Hoy dejaremos a un lado caracoles y calamares y nos centraremos en los bivalvos marinos. Ahí sí que hay especies muy ricas. La ostra, ya hemos dicho, es la aristócrata de la familia, “clase” a la que se acerca alguna almeja, no todas. La elegante es la vieira, con su versión reducida, la zamburiña. Y el mejillón, la navaja y el berberecho serían, digamos, el pueblo llano. Pero todos son muy apetecibles. Y, además, con ellos pueden hacerse muchísimas cosas, desde comérselos tal como salen del agua, caso de las ostras y las almejas, a hacerlos intervenir en recetas de muy alta cocina, como ocurre con las vieiras.
Hasta hace nada, entre nosotros, la cocina de la vieira tampoco era como para echar cohetes; se comían al estilo gallego, y punto. Ojo, que al estilo gallego están muy ricas si se les sabe dar el punto adecuado; pero con ellas se pueden hacer muchísimas más cosas, desde un “carpaccio” a preparaciones de cierta complicación. Hay, básicamente, dos especies de vieiras: la del Atlántico, o “Pecten maximus” —olvidando otro de sus nombres, “Pecten veneris”, que significa nada menos que “peine de Venus”— y las mediterráneas o “Pecten jacobeus”; ya tiene perendengue que sea la más alejada de Compostela la que lleva el nombre del Apóstol.

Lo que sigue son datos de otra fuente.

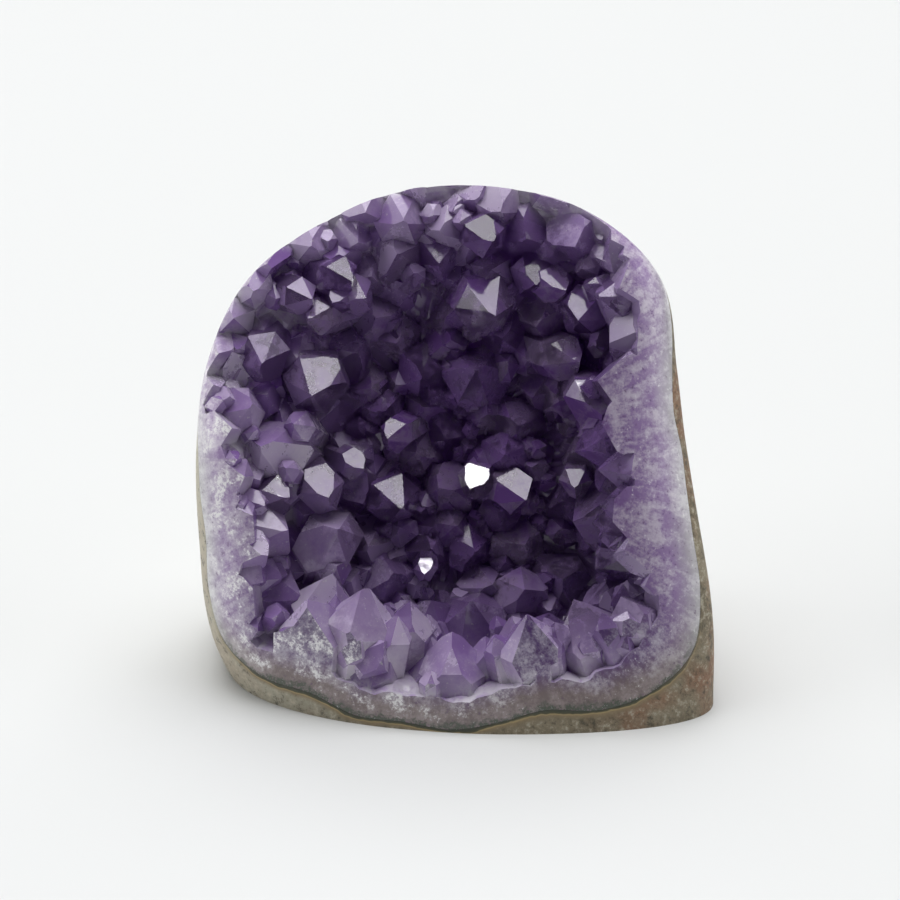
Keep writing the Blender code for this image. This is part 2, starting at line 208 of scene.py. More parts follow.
# Below, a pair of numbers is a span of values, or what such a span is turned into
RISING = (0.0, 1.0)
FALLING = (1.0, 0.0)
AT_FOOT = (-0.80, -0.50)

# All the quartz
QUARTZ_IOR = 1.544
ABSORPTION_COLOUR = (0.50, 0.18, 0.62)
ABSORPTION_DENSITY = 100.0
FACE_BUMP = 0.4 * MM
FACE_BUMP_STRENGTH = 0.2
BEDSIDE_COLOUR = (0.60, 0.45, 0.72)

# The crystals' colours: each runs from the first to the second
CLEAR_LILAC = ((0.46, 0.26, 0.72), (0.74, 0.56, 0.90))
DEEP_PURPLE = ((0.022, 0.006, 0.052), (0.14, 0.062, 0.25))
PALE_PURPLE = ((0.26, 0.12, 0.45), (0.92, 0.83, 0.98))
SUGARY_WHITE = (0.90, 0.88, 0.92)
# A veil's weights are of the clouds, the face's own value and the crystal's own value
VEIL_WEIGHTS = (0.9, 0.30, 0.14)
VEIL_SPAN = (0.42, 0.86)
# The milky root, in millimetres below the tip, with waves from the clouds
ROOT_WEIGHTS = (1.0, 9.0)
ROOT_SPAN = (7.0, 17.0)
ROOT_MILKY = 0.6
# Crystals turn pale towards the seam, and the weights of the ways across and up bring that on sooner at the
# left and at the foot
PALE_WEIGHTS = (1.0, -0.18, -0.10)
PALE_SPAN = (0.42, 0.82)
PALE_MILKY = 0.7
# The light end of a pale crystal's colour has weights of the root, the face's own value and the veil
LIGHT_WEIGHTS = (0.55, 0.3, 0.25)
# Sugary quartz where a crystal comes out of the massive layer, in millimetres off the bed, and flecks
SUGARY_OFF_BED = (4.0, 8.5)
SUGARY_CLOUDS = (0.40, 0.54)
SUGARY_PALE = (0.4, 0.9)
FLECK_GRIT = (0.62, 0.72)
FLECKS_WHERE_PALE = 0.6
FLECKS_ANYWHERE = 0.04
# How clear and rough a crystal's faces are. The lit crystals have only a share of paleness and roughness
CRYSTAL_CLEAR_TO_MILKY = (0.94, 0.30)
MILKY_ROUGHNESS = 0.16
FACE_SPAN = (0.3, 1.0)
FACE_ROUGHNESS = (0.02, 0.14)
LIT_SHARE = 0.3

# The ground rim: its bands are counted inwards from the seam, in this many millimetres, and have waves
RIM_BANDS = 24.0
RIM_WAVES = 7.0
# Where the rim is light has weights of the streaks, the clouds, the grit and the way across
RIM_WEIGHTS = (0.25, 0.5, 0.25, -0.02)
RIM_LIGHT = (0.41, 0.59)
SIDE_DARK = ((0.0, (0.58, 0.56, 0.59)), (0.2, (0.40, 0.28, 0.52)), (0.7, (0.24, 0.12, 0.38)))
SIDE_LIGHT = ((0.0, (0.84, 0.85, 0.84)), (0.25, (0.74, 0.66, 0.80)), (0.8, (0.62, 0.50, 0.72)))
# The foot's colours are darker and more purple than the sides'. This is partly the purple crystal sections
# that the ground foot shows, and partly painted shade of the lower rim, which faces down, away from the
# overhead light
FOOT_DARK = ((0.12, (0.23, 0.18, 0.18)), (0.3, (0.19, 0.12, 0.27)), (0.7, (0.14, 0.07, 0.24)))
FOOT_LIGHT = ((0.12, (0.36, 0.30, 0.30)), (0.3, (0.62, 0.57, 0.68)), (0.8, (0.50, 0.42, 0.62)))
# A thin green line along the seam at the foot
GREEN_AGATE = (0.10, 0.115, 0.09)
GREEN_BAND = (0.02, 0.065)
GREEN_GRIT = (0.36, 0.52)
# White tufts, most on the left, white flecks and dark grit
WHITE_QUARTZ = (0.95, 0.94, 0.95)
TUFT_CLOUDS = (0.50, 0.60)
TUFT_GRIT = (0.42, 0.56)
TUFT_BAND = (0.06, 0.16)
TUFT_ACROSS = (-0.3, 0.5)
TUFT_LEFT_TO_RIGHT = (0.9, 0.1)
RIM_FLECKS = 0.6
DARK_VIOLET = (0.15, 0.09, 0.18)
DARK_GRIT = (0.28, 0.40)
DARK_GRIT_SHARES = (0.6, 0.0)
CLEAR_BAND = (0.12, 0.6)
RIM_CLEAR = (0.05, 0.4)

# The rock: tan on the left and brown on the right, with a border that its patches break up
TAN_ROCK = ((0.3, (0.52, 0.50, 0.40)), (0.5, (0.70, 0.68, 0.56)), (0.7, (0.82, 0.80, 0.68)))
BROWN_ROCK = ((0.3, (0.15, 0.13, 0.085)), (0.5, (0.25, 0.21, 0.14)), (0.7, (0.36, 0.31, 0.22)))
BROWN_WEIGHTS = (1.6, 1.0)
BROWN_SPAN = (-0.55, 0.75)
RUST = (0.31, 0.15, 0.085)
RUST_SPAN = (0.46, 0.62)
RUST_SHARES = (0.0, 0.7)
RUST_ACROSS = (-0.5, 0.6)
RUST_LEFT_TO_RIGHT = (0.3, 1.0)
LIGHT_GRAIN = (0.60, 0.55, 0.44)
LIGHT_GRAINS = (0.5, 0.66)
LIGHT_GRAIN_SHARES = (0.0, 0.7)
DARK_GRAIN = (0.06, 0.055, 0.04)
DARK_GRAINS = (0.34, 0.48)
DARK_GRAIN_SHARES = (0.75, 0.0)
GRAIN_SPAN = (0.3, 0.7)
ROCK_ROUGHNESS = (0.5, 0.72)
ROCK_BUMP = 0.8 * MM
ROCK_BUMP_STRENGTH = 0.6
# The golden lining of the seam at the foot, in millimetres off the bed
LINING = ((0.0, (0.07, 0.075, 0.055)), (0.1, (0.10, 0.10, 0.06)), (0.14, (0.46, 0.35, 0.18)),
          (0.2, (0.30, 0.23, 0.13)), (0.4, (0.24, 0.20, 0.13)))
LINING_BANDS = 4.0
LINING_WAVE = 1.8
LINED = (0.5, 2.0)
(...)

Al contrario que la nuestra, la cocina francesa sí que ha dado con numerosas fórmulas para cocinar vieiras, a las que ellos llaman “coquille Saint Jacques”. Hoy nos hemos fijado en una, inspirada por ese fabuloso cocinero suizo, ya retirado, que es Freddy Girardet, que las mezcla con otro molusco: el berberecho. Las mezclas de moluscos no son nada raro, y suelen dar buen resultado; a mí me gustan mucho las ostras con bígaros —bivalvo con gasterópodo—, en receta original de los hermanos Troisgros, de Roanne (Francia). Pero hoy vamos con vieiras y berberechos. El berberecho era algo así como el pariente pobre de los bivalvos. Pobre por su precio, que no por su sabor. Los zoólogos le llaman ahora “Cerastoderma edule”, pero también era más bonita otra de sus denominaciones científicas: “Cardium edule”, o sea, “corazón comestible”. Ya no quedan poetas en la taxonomía...
Vamos allá. Laven cuidadosamente dos docenitas de berberechos: aunque hoy pasan por depuradora, pueden tener tierra, ya que viven en la arena. Laven dos cebolletas y píquenlas muy finas, incluyendo algo de lo verde. Sofríanlas con un poco de aceite y retírenlas cuando estén blandas. Pongan en la misma cazuela un vasito de Albariño y una hoja de laurel; cuando hierva, echen los berberechos. En cuanto se hayan abierto, retírenlos y extráiganlos de sus conchas. Pasen por un colador de tela el líquido que haya quedado en la cazuela, trasvásenlo a un cacito y llévenlo al fuego para reducirlo a un tercio de su volumen y concentrar su sabor.
Limpien las vieiras, sin dañar sus conchas, en las que volverán a poner la parte comestible del molusco, que salpimentarán y cubrirán con la cebolleta sofrita. Así “vestidas”, pónganlas en el cestillo de una olla para cocinarlas al vapor, tapadas, cuatro minutos. Calienten el jugo de los berberechos, añádanle cuatro cucharadas de nata y un poquito de mantequilla, además de una cucharadita de aguardiente, y trabajen esta salsa sin cesar hasta que esté espumosa. Mójenla entonces con unas gotas de zumo de limón e incorpórenle los berberechos.
Y ya. Pongan una vieira, con su concha, en cada plato; viertan en cada concha la parte alícuota de salsa y de berberechos; espolvoreen un poquito de pimentón por encima, y listo. Si quieren que la cosa se convierta en excelsa, pongan encima de cada vieira una cucharadita de caviar, “oscietra” o “sevruga”: es más sabor de mar, aunque sea un mar tan raro como el Caspio. Con este plato, y un buen Albariño en las copas, comprenderán que entre los moluscos todavía hay clases. La receta evoca un día de navegación a vela en una embarcación en la que la vieira desempeña el elegante papel del “yachtman” y los berberechos el menos vistoso, pero fundamental, de la tripulación: son los que ponen más sabor marinero.
Porque es en el mar, dicho sea con todos los respetos hacia los devotos de los caracoles terrestres y al antes citado personaje rabelesiano, donde se encuentran los más ricos moluscos, sobre todo los bivalvos, que, encima, tienen la amabilidad de carecer de endoesqueleto, es decir, que —oh alegría— no tienen espinas.